- DATA BLOCK

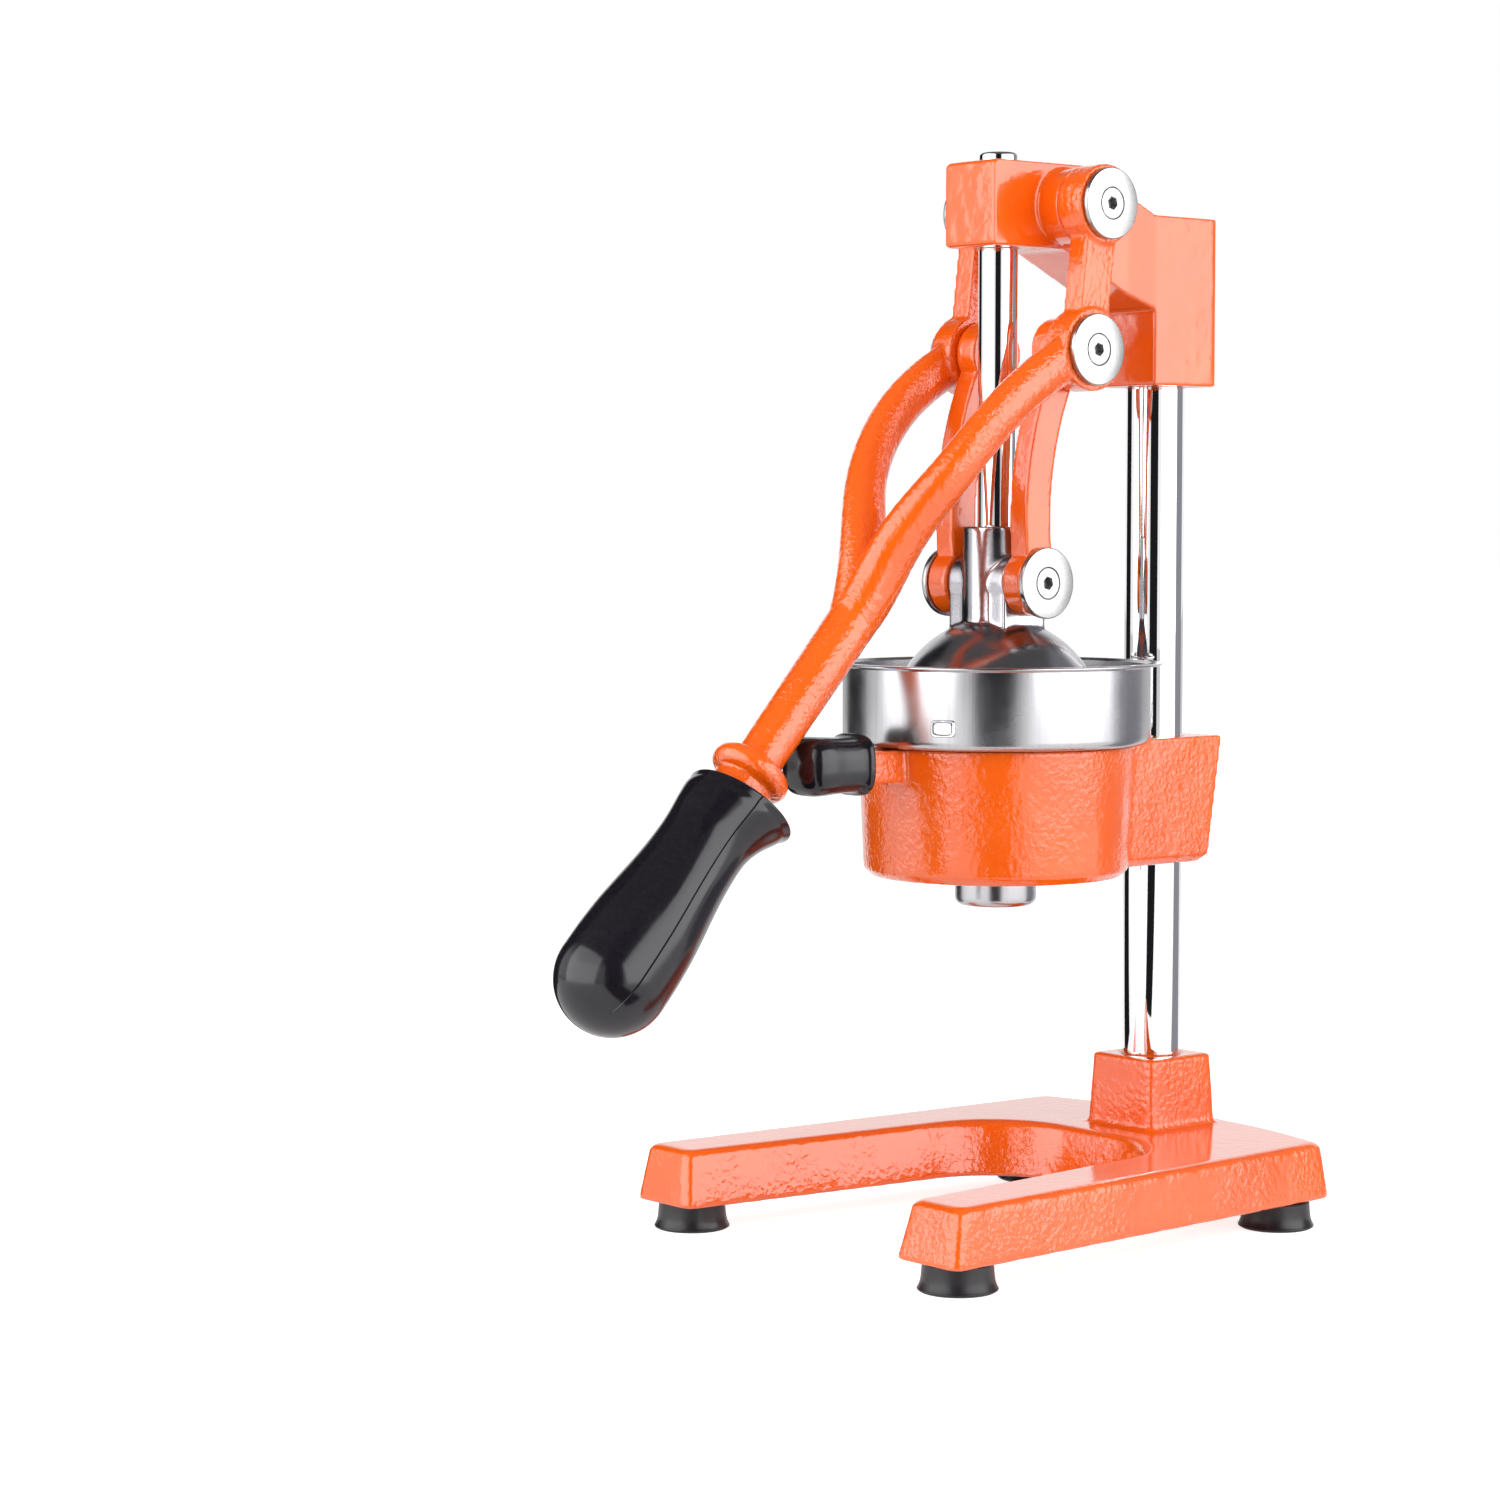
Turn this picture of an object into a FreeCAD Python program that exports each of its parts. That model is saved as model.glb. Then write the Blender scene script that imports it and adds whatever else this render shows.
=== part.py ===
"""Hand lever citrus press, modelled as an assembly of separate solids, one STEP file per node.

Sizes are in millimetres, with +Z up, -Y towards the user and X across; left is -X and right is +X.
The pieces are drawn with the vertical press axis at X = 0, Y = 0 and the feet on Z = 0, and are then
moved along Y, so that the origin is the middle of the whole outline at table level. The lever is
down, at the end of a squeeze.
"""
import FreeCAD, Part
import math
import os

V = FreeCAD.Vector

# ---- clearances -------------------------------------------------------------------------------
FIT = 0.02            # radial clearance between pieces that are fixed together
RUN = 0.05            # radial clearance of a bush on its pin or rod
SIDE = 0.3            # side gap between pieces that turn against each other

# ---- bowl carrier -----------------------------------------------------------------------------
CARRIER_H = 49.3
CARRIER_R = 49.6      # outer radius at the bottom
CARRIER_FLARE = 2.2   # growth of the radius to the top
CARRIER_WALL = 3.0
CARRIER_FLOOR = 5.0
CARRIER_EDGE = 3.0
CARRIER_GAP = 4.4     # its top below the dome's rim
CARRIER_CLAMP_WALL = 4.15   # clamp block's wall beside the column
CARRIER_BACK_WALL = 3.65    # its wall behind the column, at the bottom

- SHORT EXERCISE
Return all of the data word for word.

- SOLUTION BELOW
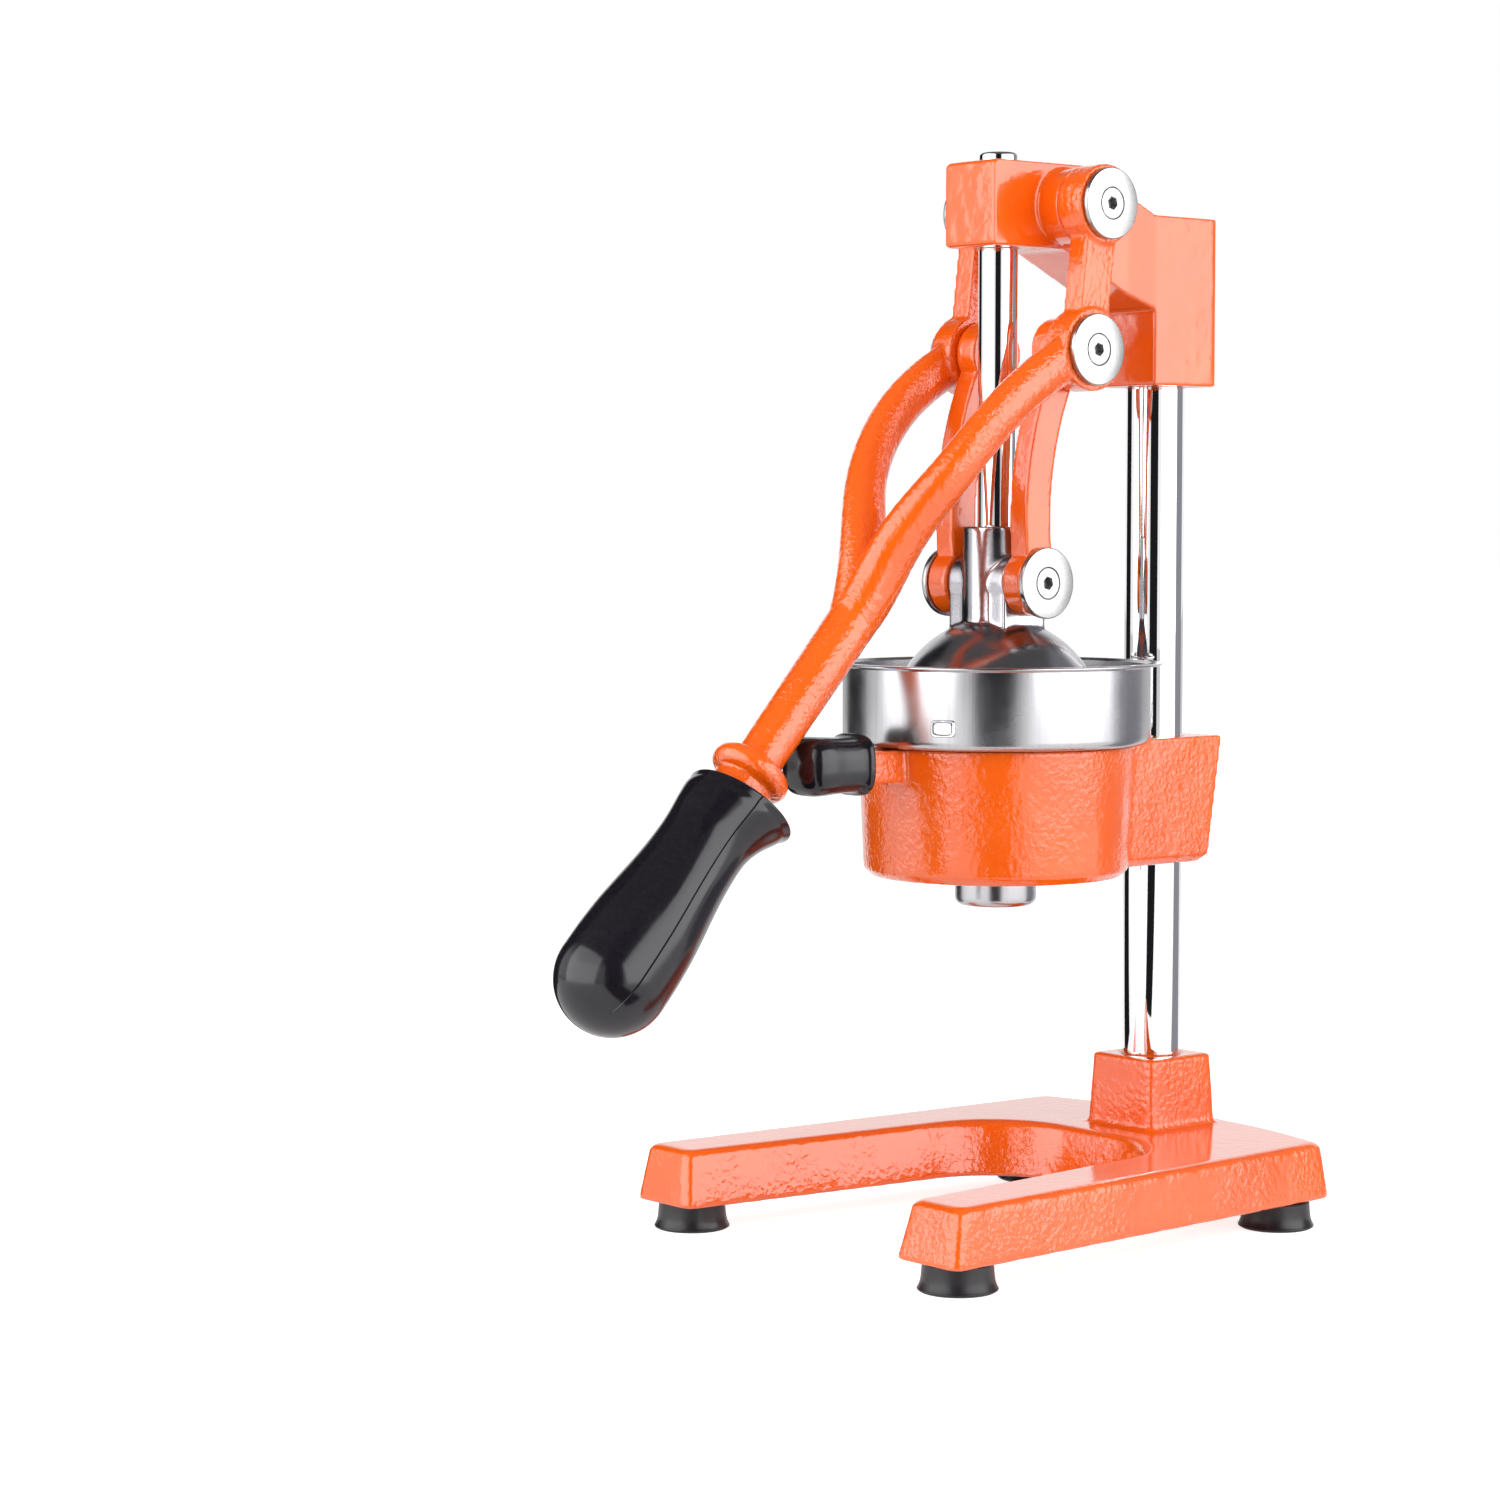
Turn this picture of an object into a FreeCAD Python program that exports each of its parts. That model is saved as model.glb. Then write the Blender scene script that imports it and adds whatever else this render shows.
=== part.py ===
"""Hand lever citrus press, modelled as an assembly of separate solids, one STEP file per node.

Sizes are in millimetres, with +Z up, -Y towards the user and X across; left is -X and right is +X.
The pieces are drawn with the vertical press axis at X = 0, Y = 0 and the feet on Z = 0, and are then
moved along Y, so that the origin is the middle of the whole outline at table level. The lever is
down, at the end of a squeeze.
"""
import FreeCAD, Part
import math
import os

V = FreeCAD.Vector

# ---- clearances -------------------------------------------------------------------------------
FIT = 0.02            # radial clearance between pieces that are fixed together
RUN = 0.05            # radial clearance of a bush on its pin or rod
SIDE = 0.3            # side gap between pieces that turn against each other

# ---- bowl carrier -----------------------------------------------------------------------------
CARRIER_H = 49.3
CARRIER_R = 49.6      # outer radius at the bottom
CARRIER_FLARE = 2.2   # growth of the radius to the top
CARRIER_WALL = 3.0
CARRIER_FLOOR = 5.0
CARRIER_EDGE = 3.0
CARRIER_GAP = 4.4     # its top below the dome's rim
CARRIER_CLAMP_WALL = 4.15   # clamp block's wall beside the column
CARRIER_BACK_WALL = 3.65    # its wall behind the column, at the bottom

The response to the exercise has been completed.